Physics is, in many ways, the study of symmetry. Continuous symmetries, like the fact that the laws of physics are the same no matter how you orient your experiment in space, are described by a magnificent mathematical object: the ​​Lie group​​. A Lie group is a space that is both a smooth manifold and a group, with the crucial compatibility condition that the group operations (multiplication and inversion) are smooth maps,. The group of rotations in three dimensions, $SO(3)$, is a Lie group. The Lorentz group of special relativity is a Lie group. The symmetry groups of the Standard Model of particle physics—$SU(3) \times SU(2) \times U(1)$—are Lie groups. These are not just abstract sets of transformations; they are geometric spaces in their own right.

How do we describe fields, like the electromagnetic field, on the curved manifold of spacetime? The answer lies in the concept of ​​vector bundles​​. A vector bundle is a manifold $E$ that "hovers over" our base manifold $M$, such that the part of $E$ above each point $p \in M$ is a vector space. A physical field is then simply a ​​section​​ of this bundle—a smooth rule that picks out one vector in the vector space above each point of spacetime. This elegant structure is the foundation of modern gauge theory.

To perform calculations in these theories, we need a version of calculus that is adapted to manifolds. This is provided by the theory of ​​differential forms​​. The entire theory of electromagnetism, for example, can be written with breathtaking compactness using just two equations involving differential forms: $dF=0$ and $d\star F=J$, where $F$ is the Faraday 2-form representing the electromagnetic field.

The interplay between Lie groups and manifolds also explains deep physical phenomena like ​​spontaneous symmetry breaking​​. In many physical systems, the fundamental laws have a large symmetry group $G$, but the ground state of the system has a smaller symmetry $H$. The set of all possible ground states forms a new manifold, the quotient space $G/H$. The topological and geometric properties of this manifold determine the low-energy physics of the system.
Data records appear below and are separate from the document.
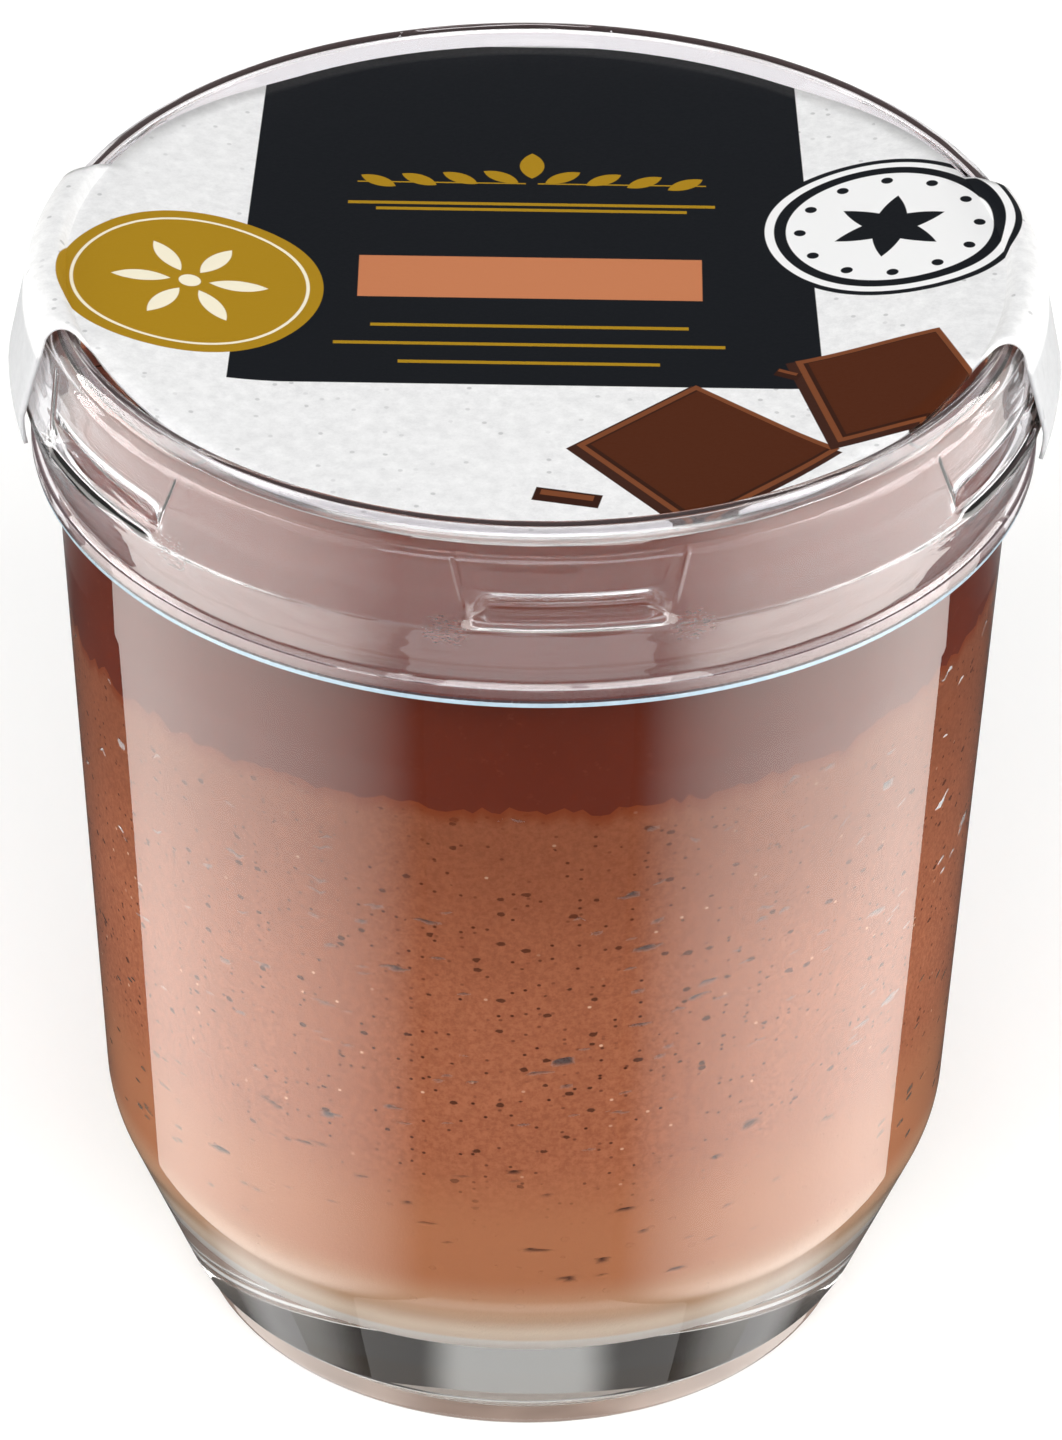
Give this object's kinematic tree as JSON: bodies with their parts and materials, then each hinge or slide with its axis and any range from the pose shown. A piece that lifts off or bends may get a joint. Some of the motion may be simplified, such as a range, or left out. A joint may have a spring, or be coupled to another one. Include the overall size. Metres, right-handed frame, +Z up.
{
  "type": "chocolate mousse dessert in a lidded glass",
  "caption": "Layered chocolate mousse and sauce in a clear glass tumbler with a clear press-fit lid and a paper label.",
  "frame": {"origin": "centre of the glass's foot, on the surface it stands on", "axes": "+Z up along the glass's axis; the label's wings point along +X and -X; -Y is the front that the picture shows"},
  "size_m": [0.0738, 0.0724, 0.0852],
  "materials": {
    "glass": "clear, polished",
    "mousse": "aerated, matte",
    "sauce": "smooth, dark",
    "lid_plastic": "clear thin plastic",
    "label": "coated paper, printed"
  },
  "bodies": {
    "root": {"glass_tumbler": "glass", "chocolate_mousse": "mousse", "chocolate_sauce": "sauce", "snap_lid": "lid_plastic", "paper_label": "label"}
  },
  "joints": []
}
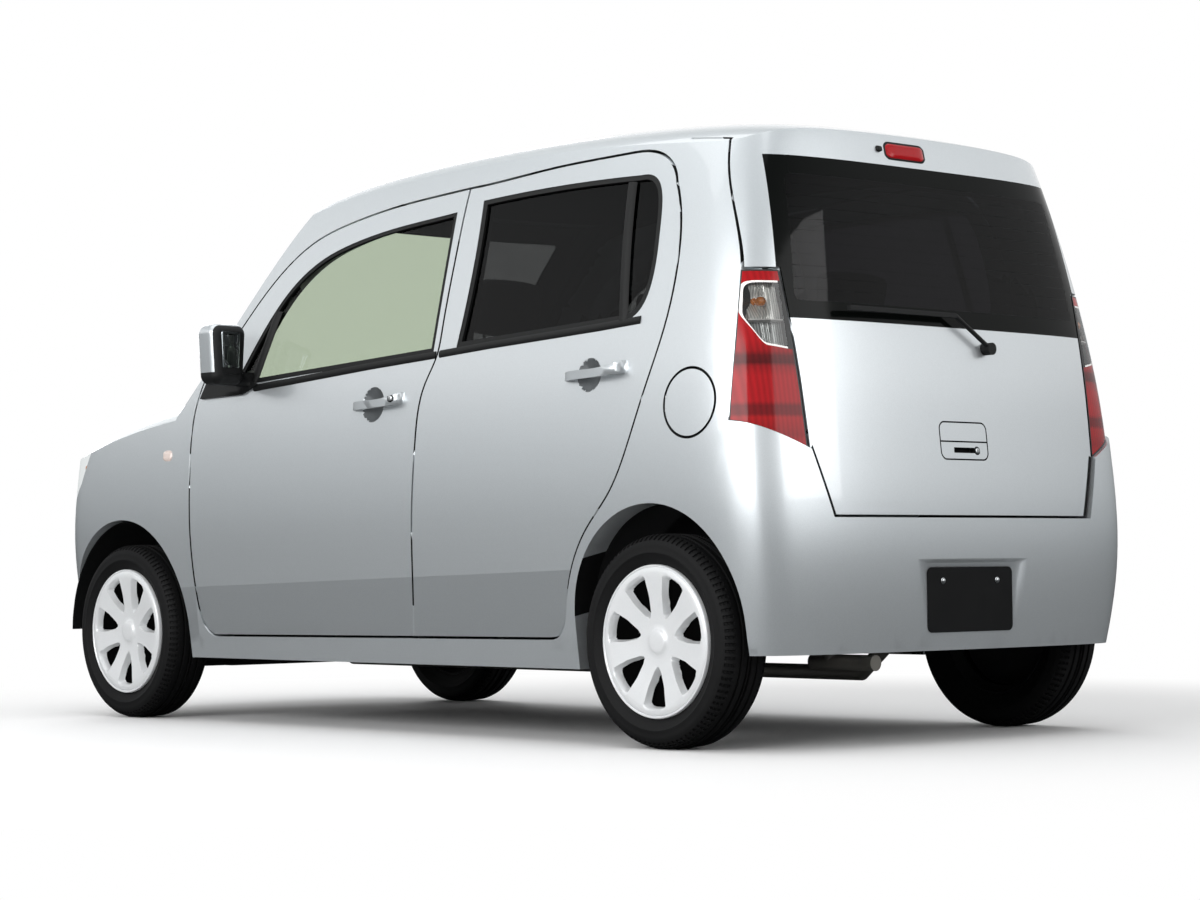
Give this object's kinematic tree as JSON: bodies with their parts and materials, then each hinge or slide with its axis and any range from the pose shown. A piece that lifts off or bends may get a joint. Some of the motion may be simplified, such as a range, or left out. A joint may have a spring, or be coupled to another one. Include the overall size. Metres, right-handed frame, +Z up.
{
  "type": "small tall-bodied five-door car",
  "caption": "Small tall five-door hatchback car with hollow cabin, hinged doors, bonnet, tailgate and fuel lid, steered front wheels and rolling tyres.",
  "frame": {"origin": "on the ground under the middle of the car's bounding box", "axes": "+X forward, +Y to the left, +Z up"},
  "size_m": [3.3953, 1.7362, 1.64],
  "materials": {
    "body_paint": "metallic silver clear coat",
    "side_glass": "green tint",
    "privacy_glass": "dark tint",
    "screen_glass": "green tint",
    "lamp_glass": "clear lens",
    "tail_lens": "red lens",
    "black_plastic": "grained",
    "gloss_black": "gloss",
    "wheel_silver": "silver paint",
    "tyre_rubber": "moulded",
    "chassis_black": "satin black",
    "cast_metal": "as cast",
    "exhaust_steel": "weathered",
    "seat_fabric": "woven",
    "dash_plastic": "grained",
    "floor_paint": "satin"
  },
  "bodies": {
    "root": {"side_left": "body_paint", "side_right": "body_paint", "roof": "body_paint", "door_posts": "body_paint", "floor_pan": "floor_paint", "cowl": "black_plastic", "windscreen": "screen_glass", "front_fenders": "body_paint", "front_bumper": "body_paint", "rear_bumper": "body_paint", "grille": "black_plastic", "headlamps": "lamp_glass", "tail_lamps": "tail_lens", "engine": "cast_metal", "front_subframe": "chassis_black", "rear_axle": "chassis_black", "exhaust": "exhaust_steel", "dashboard": "dash_plastic", "front_seats": "seat_fabric", "rear_seat": "seat_fabric"},
    "door_front_left": {"door_front_left": "body_paint", "glass_front_left": "side_glass", "mirror_left": "body_paint"},
    "door_front_right": {"door_front_right": "body_paint", "glass_front_right": "side_glass", "mirror_right": "body_paint"},
    "door_rear_left": {"door_rear_left": "body_paint", "glass_rear_left": "privacy_glass"},
    "door_rear_right": {"door_rear_right": "body_paint", "glass_rear_right": "privacy_glass"},
    "tailgate": {"tailgate": "body_paint", "tailgate_glass": "privacy_glass", "rear_wiper": "black_plastic"},
    "bonnet": {"bonnet": "body_paint"},
    "fuel_lid": {"fuel_lid": "body_paint"},
    "knuckle_left": {"knuckle_left": "cast_metal"},
    "knuckle_right": {"knuckle_right": "cast_metal"},
    "wheel_front_left": {"tyre_front_left": "tyre_rubber", "wheel_front_left": "wheel_silver"},
    "wheel_front_right": {"tyre_front_right": "tyre_rubber", "wheel_front_right": "wheel_silver"},
    "wheel_rear_left": {"tyre_rear_left": "tyre_rubber", "wheel_rear_left": "wheel_silver"},
    "wheel_rear_right": {"tyre_rear_right": "tyre_rubber", "wheel_rear_right": "wheel_silver"}
  },
  "joints": [
    {"name": "steer_left", "type": "hinge", "parent": "root", "child": "knuckle_left", "pos_m": [1.1625, 0.545, 0.27], "axis": [0, 0, 1], "range_deg": [-35, 35]},
    {"name": "roll_front_left", "type": "hinge", "parent": "knuckle_left", "child": "wheel_front_left", "pos_m": [1.1625, 0.6475, 0.27], "axis": [0, 1, 0], "continuous": true},
    {"name": "roll_rear_left", "type": "hinge", "parent": "root", "child": "wheel_rear_left", "pos_m": [-1.2625, 0.645, 0.27], "axis": [0, 1, 0], "continuous": true},
    {"name": "hinge_door_front_left", "type": "hinge", "parent": "root", "child": "door_front_left", "pos_m": [0.7151, 0.72, 0.7], "axis": [0, 0, -1], "range_deg": [0, 65]},
    {"name": "hinge_door_rear_left", "type": "hinge", "parent": "root", "child": "door_rear_left", "pos_m": [-0.375, 0.72, 0.7], "axis": [0, 0, -1], "range_deg": [0, 65]},
    {"name": "steer_right", "type": "hinge", "parent": "root", "child": "knuckle_right", "pos_m": [1.1625, -0.545, 0.27], "axis": [0, 0, 1], "range_deg": [-35, 35]},
    {"name": "roll_front_right", "type": "hinge", "parent": "knuckle_right", "child": "wheel_front_right", "pos_m": [1.1625, -0.6475, 0.27], "axis": [0, 1, 0], "continuous": true},
    {"name": "roll_rear_right", "type": "hinge", "parent": "root", "child": "wheel_rear_right", "pos_m": [-1.2625, -0.645, 0.27], "axis": [0, 1, 0], "continuous": true},
    {"name": "hinge_door_front_right", "type": "hinge", "parent": "root", "child": "door_front_right", "pos_m": [0.7151, -0.72, 0.7], "axis": [0, 0, 1], "range_deg": [0, 65]},
    {"name": "hinge_door_rear_right", "type": "hinge", "parent": "root", "child": "door_rear_right", "pos_m": [-0.375, -0.72, 0.7], "axis": [0, 0, 1], "range_deg": [0, 65]},
    {"name": "hinge_tailgate", "type": "hinge", "parent": "root", "child": "tailgate", "pos_m": [-1.409, 0, 1.592], "axis": [0, 1, 0], "range_deg": [0, 80]},
    {"name": "hinge_bonnet", "type": "hinge", "parent": "root", "child": "bonnet", "pos_m": [0.932, 0, 1.014], "axis": [0, -1, 0], "range_deg": [0, 50]},
    {"name": "hinge_fuel_lid", "type": "hinge", "parent": "root", "child": "fuel_lid", "pos_m": [-1.3219, 0.7224, 0.862], "axis": [0, 0, -1], "range_deg": [0, 85]}
  ],
  "couplings": [
    {"joint": "steer_right", "follows": "steer_left", "ratio": 1}
  ]
}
For instance, in the breaking of the electroweak symmetry from $SU(2) \to U(1)$, the resulting quotient manifold is diffeomorphic to the 2-sphere, $S^2$, and its dimension tells us how many new massless particles, called Nambu-Goldstone bosons, must appear.

The utility of manifolds is not confined to the esoteric world of fundamental physics. It has found powerful applications in engineering, particularly in ​​nonlinear control theory​​. Imagine a complex robotic arm or a satellite. The set of all its possible configurations (joint angles, positions) forms a smooth manifold—its state space. We control the robot by activating motors or thrusters, which correspond to applying specific vector fields on this manifold. The fundamental question of controllability—can we get from any state A to any other state B?—becomes a question of pure geometry. The answer, given by the Lie Algebra Rank Condition, depends on the Lie brackets of the control vector fields. In a sense, by cleverly switching between different control vector fields, we can generate motion in "new" directions defined by their Lie brackets, allowing us to "parallel park" even a highly complex system.

Finally, we return to the deep connection between the "local" world of calculus and the "global" world of topology. We can use the differential structure of a manifold to probe its most fundamental topological properties. This is the domain of ​​de Rham cohomology​​. By studying differential forms that are "closed" (their derivative is zero) but not "exact" (they are not the derivative of another form), we can detect "holes" and other topological features of our space. The simplest case is the zeroth cohomology group, $H^0(M)$, which is built from smooth functions whose derivative is zero. Such functions must be constant on each connected piece of the manifold. Therefore, the dimension of $H^0(M)$ simply counts the number of connected components of our space. It is a profound and beautiful result: calculus can count.

This leads us to a final, deep question. What makes a sphere a sphere? Is it merely its topology—being compact, connected, and having no holes? The shocking discovery of ​​exotic spheres​​ in the 1950s showed that the answer is no. There exist manifolds that are topologically identical to the standard sphere but have a fundamentally different, incompatible smooth structure. They are homeomorphic, but not diffeomorphic, to the standard sphere. This raises the question: is there a geometric property that can distinguish the "true" sphere from these exotic impostors? The celebrated ​​Differentiable Sphere Theorem​​ provides a stunning answer. It states that if a manifold is simply connected and its sectional curvature is sufficiently "pinched" to be almost constant and positive, then it must be ​​diffeomorphic​​ to the standard sphere. This shows that geometry, in the form of curvature, can be so restrictive that it dictates the very nature of the underlying smooth structure. It tells us that being "round enough" is a powerful geometric condition that leaves no room for exotic smoothness.

From the concrete reality of submanifolds in $\mathbb{R}^n$ to the shape of spacetime, from the symmetries of particle physics to the control of robots, and finally to the very definition of "spaceness," the theory of smooth manifolds provides a unifying language and a powerful set of tools. It is a testament to the power of abstraction to capture the essential structure of the world around us, revealing a universe that is, at its deepest level, profoundly geometric.